Reps. Doug Lamborn (D-CO) and Lauren Boebert (R-CO) have separate amendments to prohibit spending some or all of the money in the bill until a review is completed of the costs and impacts of moving the headquarters of U.S. Space Command (USSPACECOM) from Colorado to Alabama.

USSPACECOM was reestablished by President Trump in 2019 and is temporarily headquartered at Peterson Air Force Base, CO in Lamborn’s district. It will remain there at least for another 5-6 years according to USSPACECOM Commander Gen. James Dickinson, but that may not be its final home.

Choosing its permanent location is a politically charged issue and Trump’s decision just before leaving office to place it at Redstone Arsensal in Huntsville, AL rankled not only the Colorado congressional delegation, but many members of the House and Senate Armed Services Committees. The entire Colorado delegation, including Lamborn and Boebert, wrote to President Biden asking that the decision be reconsidered. The DOD Inspector General began a review in February. The Government Accountability Office (GAO) initiated its own in March at Lamborn’s request.

Lamborn’s amendment would prohibit spending any money in the bill for constructing a new USSPACECOM headquarters building or obligating money for its planning or design until the DOD Inspector General and GAO reports are completed and Congress authorizes the location.

Boebert’s amendment would probibit spending any money in the bill at all to move USSPACECOM headquarters until a “complete review on costs and impact on national security” is completed.

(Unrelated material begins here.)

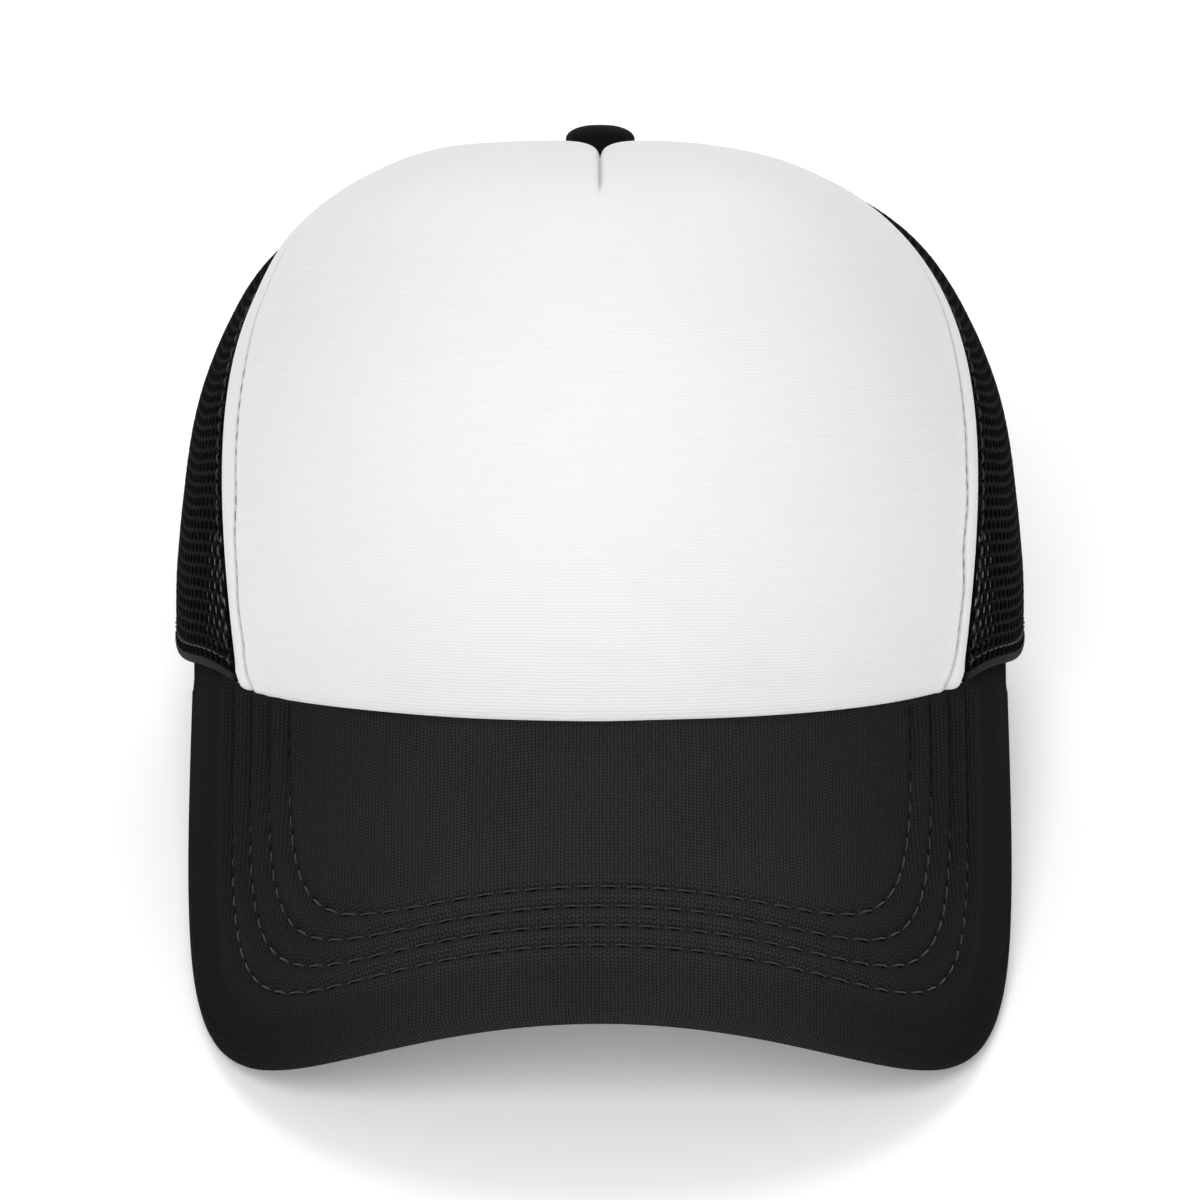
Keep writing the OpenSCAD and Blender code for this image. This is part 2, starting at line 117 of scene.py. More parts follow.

Since there are no plans to actually move it for another 5-6 years, the amendment would have no impact on this year’s spending.

Proposed amendments in the THUD and CJS bills could set up an interesting showdown over whether the Department of Transportation (DOT) or Department of Commerce (DOC) is responsible for civil Space Situational Awareness (SSA) — keeping track of space objects and warning civil and commercial satellite operators of impeding collisions. DOD currently does it for everyone, but wants to shift responsibility for interfacing with non-military satellite operators to a civil agency so it can focus on its national security tasks.

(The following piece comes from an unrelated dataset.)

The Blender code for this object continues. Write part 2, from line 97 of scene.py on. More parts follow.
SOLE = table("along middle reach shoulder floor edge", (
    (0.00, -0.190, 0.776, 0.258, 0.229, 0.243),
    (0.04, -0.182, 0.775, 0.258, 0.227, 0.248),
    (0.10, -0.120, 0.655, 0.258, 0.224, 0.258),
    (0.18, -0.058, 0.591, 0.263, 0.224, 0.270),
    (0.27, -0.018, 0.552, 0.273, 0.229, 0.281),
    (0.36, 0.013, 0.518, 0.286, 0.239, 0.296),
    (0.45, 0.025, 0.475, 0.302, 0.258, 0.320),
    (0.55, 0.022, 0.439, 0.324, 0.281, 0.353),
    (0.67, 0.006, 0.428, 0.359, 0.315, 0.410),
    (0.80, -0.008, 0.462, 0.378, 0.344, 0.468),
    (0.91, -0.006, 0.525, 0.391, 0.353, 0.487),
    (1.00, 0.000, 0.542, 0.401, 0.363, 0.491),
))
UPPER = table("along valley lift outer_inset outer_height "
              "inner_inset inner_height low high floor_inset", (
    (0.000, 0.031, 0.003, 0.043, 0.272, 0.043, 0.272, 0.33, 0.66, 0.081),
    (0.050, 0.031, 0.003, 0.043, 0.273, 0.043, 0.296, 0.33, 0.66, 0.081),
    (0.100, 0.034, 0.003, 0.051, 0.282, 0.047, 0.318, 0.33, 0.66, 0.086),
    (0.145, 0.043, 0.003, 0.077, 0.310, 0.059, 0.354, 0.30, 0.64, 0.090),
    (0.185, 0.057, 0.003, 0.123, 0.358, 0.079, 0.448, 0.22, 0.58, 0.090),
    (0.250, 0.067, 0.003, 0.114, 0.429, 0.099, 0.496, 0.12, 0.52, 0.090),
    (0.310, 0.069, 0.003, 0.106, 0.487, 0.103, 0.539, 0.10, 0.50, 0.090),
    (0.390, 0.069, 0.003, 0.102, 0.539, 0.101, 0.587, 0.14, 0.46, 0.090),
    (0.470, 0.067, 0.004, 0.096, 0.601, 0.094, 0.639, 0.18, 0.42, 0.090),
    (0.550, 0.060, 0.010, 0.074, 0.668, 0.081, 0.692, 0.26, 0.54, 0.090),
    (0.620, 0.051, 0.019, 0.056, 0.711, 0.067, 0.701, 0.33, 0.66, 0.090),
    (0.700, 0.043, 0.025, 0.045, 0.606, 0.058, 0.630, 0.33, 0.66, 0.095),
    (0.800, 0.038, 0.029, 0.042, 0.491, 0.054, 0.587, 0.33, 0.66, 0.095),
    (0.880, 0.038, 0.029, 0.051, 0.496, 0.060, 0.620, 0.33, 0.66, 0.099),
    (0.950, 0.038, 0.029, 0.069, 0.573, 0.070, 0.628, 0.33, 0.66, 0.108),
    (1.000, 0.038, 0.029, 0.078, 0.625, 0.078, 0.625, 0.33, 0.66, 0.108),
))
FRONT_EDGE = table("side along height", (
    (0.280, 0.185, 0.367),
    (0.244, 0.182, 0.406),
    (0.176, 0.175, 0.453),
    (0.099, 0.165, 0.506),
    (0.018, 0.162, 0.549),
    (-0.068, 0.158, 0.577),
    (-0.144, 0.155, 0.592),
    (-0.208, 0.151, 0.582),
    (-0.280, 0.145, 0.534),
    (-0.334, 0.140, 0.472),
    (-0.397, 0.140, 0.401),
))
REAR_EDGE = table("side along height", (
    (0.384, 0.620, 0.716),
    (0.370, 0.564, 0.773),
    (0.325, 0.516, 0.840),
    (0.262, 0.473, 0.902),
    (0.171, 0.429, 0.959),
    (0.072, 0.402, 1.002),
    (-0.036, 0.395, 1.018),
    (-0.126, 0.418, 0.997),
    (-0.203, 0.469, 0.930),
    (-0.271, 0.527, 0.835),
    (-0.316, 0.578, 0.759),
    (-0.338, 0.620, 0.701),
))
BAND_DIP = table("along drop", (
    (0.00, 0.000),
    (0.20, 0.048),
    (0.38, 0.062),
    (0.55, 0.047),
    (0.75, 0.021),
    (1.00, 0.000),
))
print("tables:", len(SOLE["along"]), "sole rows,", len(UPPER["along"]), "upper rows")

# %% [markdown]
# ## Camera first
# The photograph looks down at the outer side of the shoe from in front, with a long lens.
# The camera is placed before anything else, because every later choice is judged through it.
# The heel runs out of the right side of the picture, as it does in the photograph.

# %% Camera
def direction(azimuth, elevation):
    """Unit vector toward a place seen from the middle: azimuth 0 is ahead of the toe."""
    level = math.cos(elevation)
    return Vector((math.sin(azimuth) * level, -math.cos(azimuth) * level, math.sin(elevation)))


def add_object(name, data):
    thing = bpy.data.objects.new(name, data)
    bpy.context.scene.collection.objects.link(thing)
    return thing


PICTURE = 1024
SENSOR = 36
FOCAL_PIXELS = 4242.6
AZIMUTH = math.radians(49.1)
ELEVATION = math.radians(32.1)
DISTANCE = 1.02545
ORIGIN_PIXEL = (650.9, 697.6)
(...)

The Trump Administration designated DOC in Space Policy Directive-3. Then-Secretary of Commerce Wilbur Ross delegated it to the Office of Space Commerce (OSC) in NOAA, which is part of DOC. Efforts during the Trump Administration to elevate OSC out of NOAA and up to the Office of the Secretary of Commerce were rejected by House and Senate appropriators on a bipartisan basis. The Biden Administration did not request it for FY2022.

Congress has not passed authorization legislation to codify that policy, however, and some think civil SSA more appropriately belongs at DOT’s FAA, which regulates the commercial space launch and reentry business and manages air traffic control. That was the Obama Administration’s preference.

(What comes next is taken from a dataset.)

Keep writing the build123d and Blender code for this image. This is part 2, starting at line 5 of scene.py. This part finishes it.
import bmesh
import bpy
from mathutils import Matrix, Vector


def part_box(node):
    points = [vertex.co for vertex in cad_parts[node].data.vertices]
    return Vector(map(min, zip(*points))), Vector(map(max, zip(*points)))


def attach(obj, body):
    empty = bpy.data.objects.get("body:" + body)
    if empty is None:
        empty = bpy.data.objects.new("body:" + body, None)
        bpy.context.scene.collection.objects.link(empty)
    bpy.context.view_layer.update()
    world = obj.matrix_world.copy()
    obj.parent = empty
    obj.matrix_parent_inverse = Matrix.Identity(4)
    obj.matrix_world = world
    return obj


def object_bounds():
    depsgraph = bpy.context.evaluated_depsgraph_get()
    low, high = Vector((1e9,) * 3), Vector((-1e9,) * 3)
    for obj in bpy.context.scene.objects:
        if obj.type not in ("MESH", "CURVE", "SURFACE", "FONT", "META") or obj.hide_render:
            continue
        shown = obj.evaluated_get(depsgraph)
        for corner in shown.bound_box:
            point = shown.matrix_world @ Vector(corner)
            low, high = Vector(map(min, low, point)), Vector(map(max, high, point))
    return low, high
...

A congressionally-requested study by the independent National Academy of Public Administration last year endorsed DOC. The Senate passed the SPACE Act (incorporated in the U.S. Innovation and Competition Act) in June supporting the choice of DOC as did a Senate Commerce subcommittee hearing last week. The House has not acted, however, so the policy issue remains in limbo and Congress is dealing with it through funding in appropriations bills instead.

A bipartisan amendment to the CJS bill by Reps. Ed Perlmutter (D-CO), Brian Babin (R-TX), Chrissy Houlahan (D-PA) and Donald Norcross (D-NJ) supports DOC and would move OSC and its $10 million from NOAA to the Secretary’s office “to support OSC’s missions including remote sensing licensing, the Space Situational Awareness pilot program, and partnerships with commercial industry” according to a summary on the Rules Committee website.

However, in the THUD bill, a bipartisan amendment by Reps. Garrett Graves (R-LA) and Rick Larsen (D-WA) would assign it to DOT.  Larsen chairs the Aviation Subcommittee of the House Transportation and Infrastructure (T&I) Committee and Graves is the Ranking Member. The purpose of the amendment is to direct DOT to improve collection, processing and dissemination of SSA data “and provide SSA services to civil and commercial entities.” It increases funding for the FAA’s Office of Commercial Space Transportation by $15 million for that as well as to “track potential sources of airborne debris to prevent the collision of aircraft with such debris.” The latter issue was raised by the Air Line Pilots Association at the subcommittee’s June 16 hearing on the FAA’s role in future human spaceflight.

Conceptually both amendments could pass even though they have conflicting directions. If nothing else, it underscores the need for Congress to settle the policy debate.

Four other proposed amendments are in the CJS bill that could affect how NASA spends some of its money. In each case the amendment calls for an increase in funding for something with a commensurate decrease within the same account, so is budget neutral, but the sources of the offsets are not specified.

  • A McKinley (R-WV) amendment (#18) would direct NASA to allocate $10.1 million within the Human Exploration and Operations Mission Directorate to support the “crucial IV&V program.” (NASA’s Katherine Johnson Independent Verification and Validation (IV&V) facility is in Fairmont, WV.)
  • A Lowenthal (D-CA) amendment (#29) would direct NASA to allocate $60 million in the Science Mission Directorate to “enable steady coordination and procurement of small launch vehicles for dedicated small satellite launch services for science missions.”
  • A Gosar (R-AZ) amendment (#51) would direct NASA to allocate $50 million “to highlight the importance of continued research and development of nuclear thermal propulsion technology and the role that this technology will play in future space exploration.”  That would be in addition to the $110 million already added by the committee (NASA’s request was zero).
  • A Perlmutter (D-CO) amendment (#134) would direct NASA to allocate $43.2 million in the Exploration account “to highlight the need to direct NASA to fully fund the analyses to maximize reuse and establish production flows for the Artemis III and future Orion spacecraft.”

The Rules Committee will meet tomorrow (Monday) to consider the amendments to the minibus package that includes MilCon-VA and THUD, with CJS on Tuesday, and write the rules under which the legislation will be debated on the House floor.